If you were Ferrari with Sebastian Vettel and Kimi Raikkonen, you would first of all be treble-checking the former’s gearbox to make quite sure that a big collision on the slowing down lap of the previous weekend’s grand prix had not done sufficient damage to the transmission to necessitate a replacement which would cost you five grid places (apparently, it’s okay). And you’d also be trying to figure out the engine/turbocharger problems that afflicted your man in qualifying and made him start from the back of the grid. And then caused something similar to happen to your other guy who was due to start from the front row of the grid and would probably have won, but instead didn’t start at all.

That’s what happens when you are fighting tooth and nail for a world championship title, as Hamilton and Vettel are. They come here 34 points apart after Hamilton’s recent run of three consecutive victories which was interrupted, finally, in Malaysia last weekend.

But what if you are quirky Red Bull, whose drivers Max Verstappen and Daniel Ricciardo finished first and third in Sepang? Well, you get them to learn the art of Kendo. Of course you do.

“Japan is undoubtedly one of our favourite destinations on the planet, a country with an amazingly rich culture, fabulous food and a flat-out bonkers take on pretty much everything from robot restaurants to cafés where you can have an owl sit on you while having a beverage,” a refreshingly amusing press release said.

“But, in dreaming up something for our drivers to do in Tokyo this week, we resisted the temptation to make them do anything offbeat or even too classically calming (we figured that racing drivers, who generally have the attention span of a guppy, would react badly to a tea ceremony or nice origami session), and instead we made them hit people with big sticks. Kind of a no-brainer really.

“So, just before we headed for Suzuka we brought Max and Daniel to the Konnou Dojo in Shibuya for a training session in the 300-year-old martial art of Kendo. That’s the really cool one with the masks and body armour and the massive bamboo swords…”


 Hamilton knows he still has a fight on his hands 
 (Getty)

In its own way, that was only what they will be seeking metaphorically to do to both Mercedes and Ferrari this weekend.

Suzuka is old school, a classic grand prix circuit so utterly different from the street tracks in destination cities that may yet lie in the sport’s future if Liberty Media get too carried away. A track penned by the late, great John Hugenholtz (who also designed Zandvoort in his native Holland) which features a massively challenging series of fast swoops and swerves in the first part of its 5.807 km lap, followed by tricky, big commitment corners and then fast curves, a hairpin that requires heavy braking, then a flat-out run to the once notorious 130R left-hander where none less than Michael Schumacher crashed heavily in 2001 before going out in his spare car and lapping quicker still.
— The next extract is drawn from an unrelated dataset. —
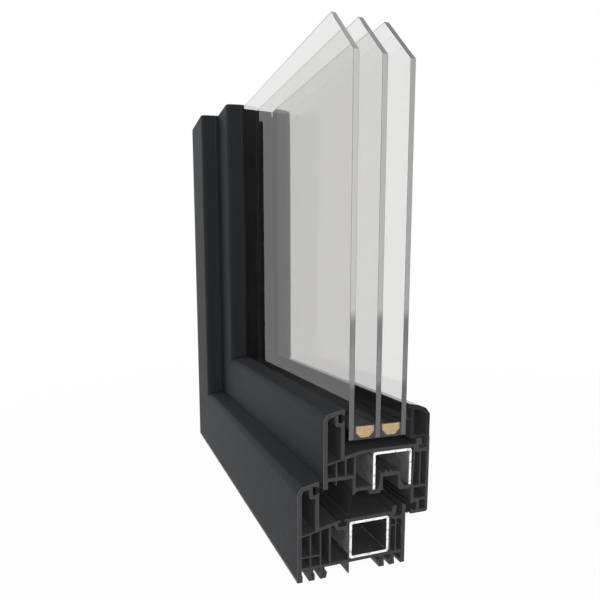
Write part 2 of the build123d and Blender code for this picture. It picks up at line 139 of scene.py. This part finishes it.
class Nodes:
    """The node tree of a material or of the world while it is built."""

    def __init__(self, tree):
        self.tree = tree
        self.tree.nodes.clear()

    def node(self, kind, settings=None, inputs=None, output=0):
        """Add a node: its settings first, a ramp's stops among them, then its sockets."""
        node = self.tree.nodes.new(f"ShaderNode{kind}")
        for name, value in (settings or {}).items():
            if name == "stops":
                ramp = node.color_ramp.elements
                while len(ramp) < len(value):
                    ramp.new(1)
                for stop, (position, colour) in zip(ramp, value):
                    stop.position = position
                    stop.color = colour
            else:
                setattr(node, name, value)
        for name, value in (inputs or {}).items():
            connect(node.inputs[name], value)
        return Signal(node.outputs[output]) if len(node.outputs) else None

    def seen(self):
        """1 for rays from the camera, a mirror or glass, which show the white background."""
        kinds = ("Is Camera Ray", "Is Glossy Ray", "Is Transmission Ray")
        camera, mirror, glass = (self.node("LightPath", output=kind) for kind in kinds)
        return camera | mirror | glass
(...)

It’s a man’s race track, and the drivers love it.

And Verstappen and Ricciardo would love nothing better than to dominate here the way they did last weekend as Ferrari and Mercedes struggled.

Red Bull have had a tough season, with only Ricciardo winning the dramatic race in Baku with an opportunist’s skill until his just-turned-20 team-mate finally had a reliable run to get the job done last time out.


 Red Bull triumphed in Malaysia and will be competitive in Japan too 
 (Getty)

Verstappen sounded a cautious note when he said: “Of course, in qualifying, I think it’s a bit more tricky for us to be in front of them but we know that in the race normally our car is a bit stronger and we can look after our tyres quite well, so hopefully that’s a benefit maybe for some upcoming races but we have to wait and see. Every single weekend you have to set up the car well. You can say, yeah, here we were really quick so now we should be quick on every track, but you are never 100 percent sure.

“We just have to wait and see when we get to Suzuka. I think it’s a bit too early to say that we will be really competitive here. We were not too bad last year, but we still have to find a good set-up.”

Hamilton himself made no bones about how he felt about Red Bull’s return to the front, whether a third contender made things better.

“Absolutely, absolutely. I think we need even more than that. Red Bull have really stepped up their game and it’s great to see them performing so well. We obviously want them to be even closer so it really mixes things up. I think it’s great, I think it’s more exciting for the fans. Wouldn’t it be great if we had Williams back there and McLaren back there and then there would be a real race.”

But both he and Vettel are all too aware that if the Red Bull drivers can wield their motorised Kendo sticks hard enough this weekend they could take away valuable points from them in their battle.

There’s a school of thought of late that the fight is over, with Hamilton those 34 points in front. In truth, if Red Bull can keep up their pace here and in succeeding races, the real fight might just be starting.